### RECORDS SUPPLIED
-- BEGIN --

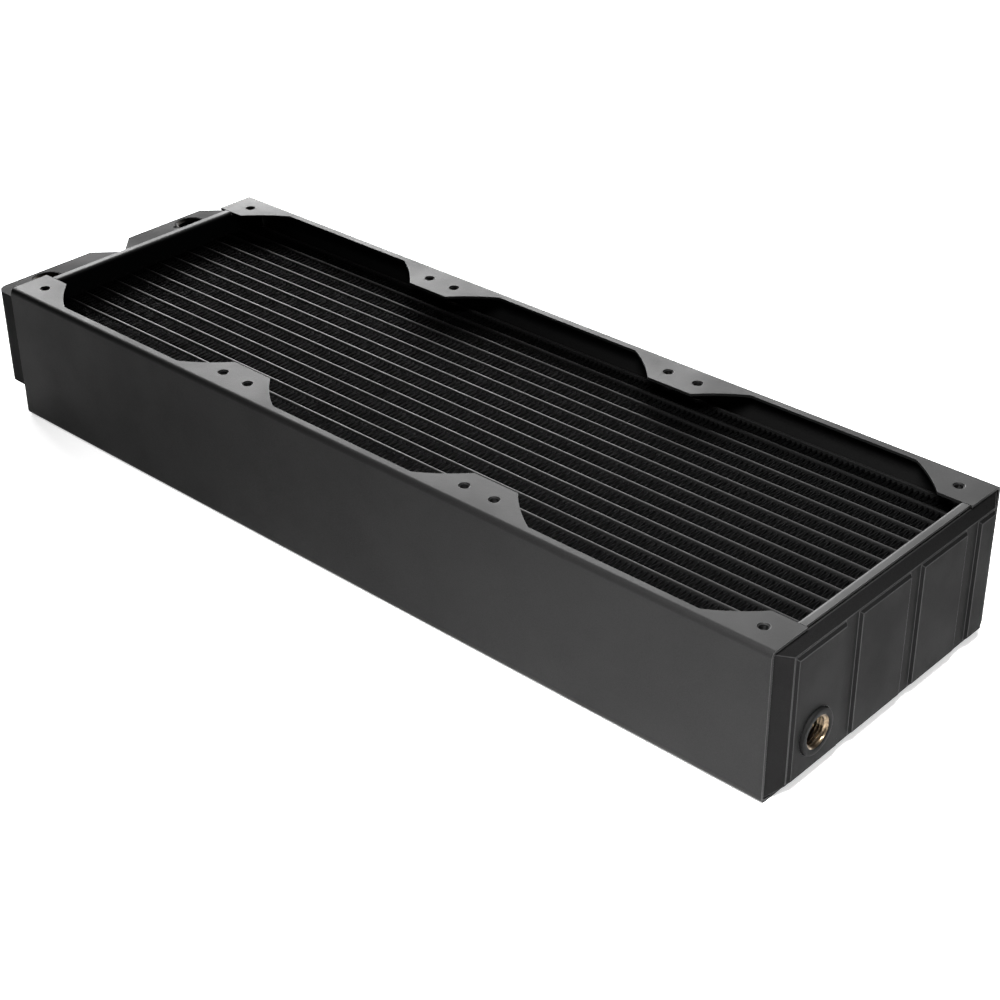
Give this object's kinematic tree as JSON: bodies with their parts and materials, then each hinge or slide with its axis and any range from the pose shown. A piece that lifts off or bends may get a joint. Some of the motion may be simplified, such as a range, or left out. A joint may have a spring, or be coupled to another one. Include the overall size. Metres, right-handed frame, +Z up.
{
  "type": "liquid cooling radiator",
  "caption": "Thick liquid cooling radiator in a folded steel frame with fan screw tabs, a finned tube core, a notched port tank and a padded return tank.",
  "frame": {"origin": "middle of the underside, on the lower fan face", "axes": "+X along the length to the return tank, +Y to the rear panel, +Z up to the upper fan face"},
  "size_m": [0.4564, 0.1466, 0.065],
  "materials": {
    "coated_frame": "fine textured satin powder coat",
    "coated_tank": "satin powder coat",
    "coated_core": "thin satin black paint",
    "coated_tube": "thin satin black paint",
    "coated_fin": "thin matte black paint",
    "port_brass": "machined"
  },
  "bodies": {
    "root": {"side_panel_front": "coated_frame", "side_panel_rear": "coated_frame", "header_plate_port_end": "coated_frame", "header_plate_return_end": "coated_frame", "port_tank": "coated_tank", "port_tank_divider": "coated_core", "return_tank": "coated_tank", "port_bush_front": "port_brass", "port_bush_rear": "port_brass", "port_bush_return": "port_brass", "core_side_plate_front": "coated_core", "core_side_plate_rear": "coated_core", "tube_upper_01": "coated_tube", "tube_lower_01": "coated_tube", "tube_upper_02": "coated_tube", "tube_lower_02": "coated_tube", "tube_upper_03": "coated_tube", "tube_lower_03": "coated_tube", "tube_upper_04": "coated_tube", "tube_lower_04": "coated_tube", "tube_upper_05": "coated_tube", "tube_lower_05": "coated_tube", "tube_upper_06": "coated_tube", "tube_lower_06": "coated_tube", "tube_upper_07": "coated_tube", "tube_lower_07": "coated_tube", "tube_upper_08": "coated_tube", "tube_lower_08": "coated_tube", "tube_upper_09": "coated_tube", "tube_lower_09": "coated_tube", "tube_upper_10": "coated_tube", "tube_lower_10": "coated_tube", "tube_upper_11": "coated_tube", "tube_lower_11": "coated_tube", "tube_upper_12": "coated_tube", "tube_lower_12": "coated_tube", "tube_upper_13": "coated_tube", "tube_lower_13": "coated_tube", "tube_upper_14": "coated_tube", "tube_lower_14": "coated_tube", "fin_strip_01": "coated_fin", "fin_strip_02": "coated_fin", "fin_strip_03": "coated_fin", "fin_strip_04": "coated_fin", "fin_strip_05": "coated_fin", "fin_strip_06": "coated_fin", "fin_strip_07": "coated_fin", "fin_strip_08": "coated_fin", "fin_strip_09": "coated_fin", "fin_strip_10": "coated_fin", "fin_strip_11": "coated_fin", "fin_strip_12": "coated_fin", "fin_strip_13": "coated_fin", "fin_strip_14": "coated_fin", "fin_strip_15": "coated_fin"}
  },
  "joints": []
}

-- END --
-- BEGIN --

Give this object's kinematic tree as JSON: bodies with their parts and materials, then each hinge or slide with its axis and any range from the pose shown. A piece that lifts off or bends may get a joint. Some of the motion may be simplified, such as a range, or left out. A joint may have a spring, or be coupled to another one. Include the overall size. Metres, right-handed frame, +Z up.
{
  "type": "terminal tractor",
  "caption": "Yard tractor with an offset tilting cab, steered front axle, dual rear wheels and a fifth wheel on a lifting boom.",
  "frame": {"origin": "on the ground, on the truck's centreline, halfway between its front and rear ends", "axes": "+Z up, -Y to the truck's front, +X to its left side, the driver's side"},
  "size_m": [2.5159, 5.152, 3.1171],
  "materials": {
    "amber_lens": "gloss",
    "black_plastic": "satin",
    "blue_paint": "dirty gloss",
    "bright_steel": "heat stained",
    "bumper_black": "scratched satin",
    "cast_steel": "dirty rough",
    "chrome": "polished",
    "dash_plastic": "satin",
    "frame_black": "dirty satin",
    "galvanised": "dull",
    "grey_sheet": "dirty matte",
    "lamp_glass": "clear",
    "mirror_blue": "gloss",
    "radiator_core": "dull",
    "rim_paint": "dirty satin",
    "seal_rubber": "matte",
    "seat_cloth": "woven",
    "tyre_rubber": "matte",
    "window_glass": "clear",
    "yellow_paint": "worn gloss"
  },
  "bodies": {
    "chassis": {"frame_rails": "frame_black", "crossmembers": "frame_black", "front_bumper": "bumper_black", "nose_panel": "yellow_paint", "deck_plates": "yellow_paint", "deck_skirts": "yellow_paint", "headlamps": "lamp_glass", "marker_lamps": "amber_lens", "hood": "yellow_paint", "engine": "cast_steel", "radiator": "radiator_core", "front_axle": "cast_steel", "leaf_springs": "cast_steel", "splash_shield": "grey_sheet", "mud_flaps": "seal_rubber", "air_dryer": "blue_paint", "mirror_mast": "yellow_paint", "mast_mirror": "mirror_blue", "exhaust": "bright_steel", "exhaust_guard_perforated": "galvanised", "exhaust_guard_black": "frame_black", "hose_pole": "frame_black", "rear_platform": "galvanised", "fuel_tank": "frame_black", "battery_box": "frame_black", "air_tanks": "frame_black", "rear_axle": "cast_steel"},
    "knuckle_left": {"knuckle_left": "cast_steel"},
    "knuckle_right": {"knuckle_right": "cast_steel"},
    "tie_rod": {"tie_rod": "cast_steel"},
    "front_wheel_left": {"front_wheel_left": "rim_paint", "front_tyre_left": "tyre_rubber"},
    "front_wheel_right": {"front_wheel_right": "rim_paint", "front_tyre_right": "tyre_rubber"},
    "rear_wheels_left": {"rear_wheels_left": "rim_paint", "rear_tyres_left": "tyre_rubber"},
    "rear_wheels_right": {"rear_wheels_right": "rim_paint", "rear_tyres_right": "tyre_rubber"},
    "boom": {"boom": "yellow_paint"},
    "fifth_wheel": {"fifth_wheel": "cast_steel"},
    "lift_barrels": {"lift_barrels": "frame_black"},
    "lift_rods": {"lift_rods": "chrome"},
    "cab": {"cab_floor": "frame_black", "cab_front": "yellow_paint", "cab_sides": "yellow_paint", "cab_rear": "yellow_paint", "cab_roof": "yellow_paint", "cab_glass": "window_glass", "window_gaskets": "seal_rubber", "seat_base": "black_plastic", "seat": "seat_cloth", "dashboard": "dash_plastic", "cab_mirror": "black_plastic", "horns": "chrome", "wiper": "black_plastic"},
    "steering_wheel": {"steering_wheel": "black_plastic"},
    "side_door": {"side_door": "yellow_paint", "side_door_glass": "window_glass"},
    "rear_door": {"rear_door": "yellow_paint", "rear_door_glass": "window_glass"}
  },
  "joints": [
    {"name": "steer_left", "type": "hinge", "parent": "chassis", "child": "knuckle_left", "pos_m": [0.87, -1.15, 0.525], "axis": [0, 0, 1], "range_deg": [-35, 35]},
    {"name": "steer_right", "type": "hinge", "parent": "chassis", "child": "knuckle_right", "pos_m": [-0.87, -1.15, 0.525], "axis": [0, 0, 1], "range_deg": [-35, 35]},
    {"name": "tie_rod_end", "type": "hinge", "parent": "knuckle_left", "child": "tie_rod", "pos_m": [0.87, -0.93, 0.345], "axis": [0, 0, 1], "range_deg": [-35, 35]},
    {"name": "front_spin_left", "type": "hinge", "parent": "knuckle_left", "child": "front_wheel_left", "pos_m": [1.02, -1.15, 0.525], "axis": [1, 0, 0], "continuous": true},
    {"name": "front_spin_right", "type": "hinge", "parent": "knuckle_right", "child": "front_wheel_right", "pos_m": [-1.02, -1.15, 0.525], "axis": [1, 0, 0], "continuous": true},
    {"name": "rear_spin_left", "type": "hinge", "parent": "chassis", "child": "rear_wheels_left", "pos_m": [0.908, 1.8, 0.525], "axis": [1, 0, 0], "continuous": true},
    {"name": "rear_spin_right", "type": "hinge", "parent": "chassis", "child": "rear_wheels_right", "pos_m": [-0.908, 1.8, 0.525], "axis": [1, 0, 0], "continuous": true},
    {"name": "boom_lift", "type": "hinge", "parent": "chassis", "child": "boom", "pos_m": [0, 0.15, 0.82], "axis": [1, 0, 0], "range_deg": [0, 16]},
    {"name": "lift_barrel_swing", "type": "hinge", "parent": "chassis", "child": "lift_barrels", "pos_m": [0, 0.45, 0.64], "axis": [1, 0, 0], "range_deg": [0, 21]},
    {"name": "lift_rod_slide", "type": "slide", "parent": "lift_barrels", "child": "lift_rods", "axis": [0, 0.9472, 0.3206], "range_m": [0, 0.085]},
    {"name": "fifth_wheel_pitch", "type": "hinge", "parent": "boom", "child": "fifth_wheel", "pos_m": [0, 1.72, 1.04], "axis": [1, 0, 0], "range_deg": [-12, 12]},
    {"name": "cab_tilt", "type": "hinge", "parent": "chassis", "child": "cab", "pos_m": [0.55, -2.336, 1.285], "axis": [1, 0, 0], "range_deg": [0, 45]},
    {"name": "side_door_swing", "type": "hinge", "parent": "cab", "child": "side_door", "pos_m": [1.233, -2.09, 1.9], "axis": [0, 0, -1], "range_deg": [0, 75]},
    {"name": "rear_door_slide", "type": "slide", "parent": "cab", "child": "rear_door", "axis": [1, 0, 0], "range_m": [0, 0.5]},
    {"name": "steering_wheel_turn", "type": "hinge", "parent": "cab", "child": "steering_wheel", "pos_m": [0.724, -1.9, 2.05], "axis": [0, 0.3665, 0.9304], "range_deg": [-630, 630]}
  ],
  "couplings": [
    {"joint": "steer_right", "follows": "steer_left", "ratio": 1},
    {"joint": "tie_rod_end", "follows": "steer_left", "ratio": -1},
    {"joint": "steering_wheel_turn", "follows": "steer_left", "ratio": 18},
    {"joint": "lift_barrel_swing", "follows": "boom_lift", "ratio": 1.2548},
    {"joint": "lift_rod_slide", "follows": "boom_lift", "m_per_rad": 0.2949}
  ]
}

-- END --
-- BEGIN --

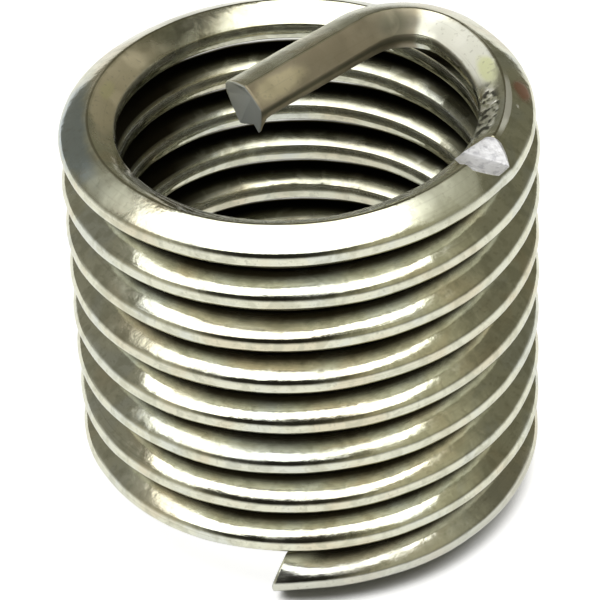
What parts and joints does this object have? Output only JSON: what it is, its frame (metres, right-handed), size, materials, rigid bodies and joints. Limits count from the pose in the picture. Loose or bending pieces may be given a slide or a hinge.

-- END --

### EXERCISE TASK
Report all lines of the material that contain the word "joints".

### RESPONSE TO THIS TASK
  "joints": []
  "joints": [
What parts and joints does this object have? Output only JSON: what it is, its frame (metres, right-handed), size, materials, rigid bodies and joints. Limits count from the pose in the picture. Loose or bending pieces may be given a slide or a hinge.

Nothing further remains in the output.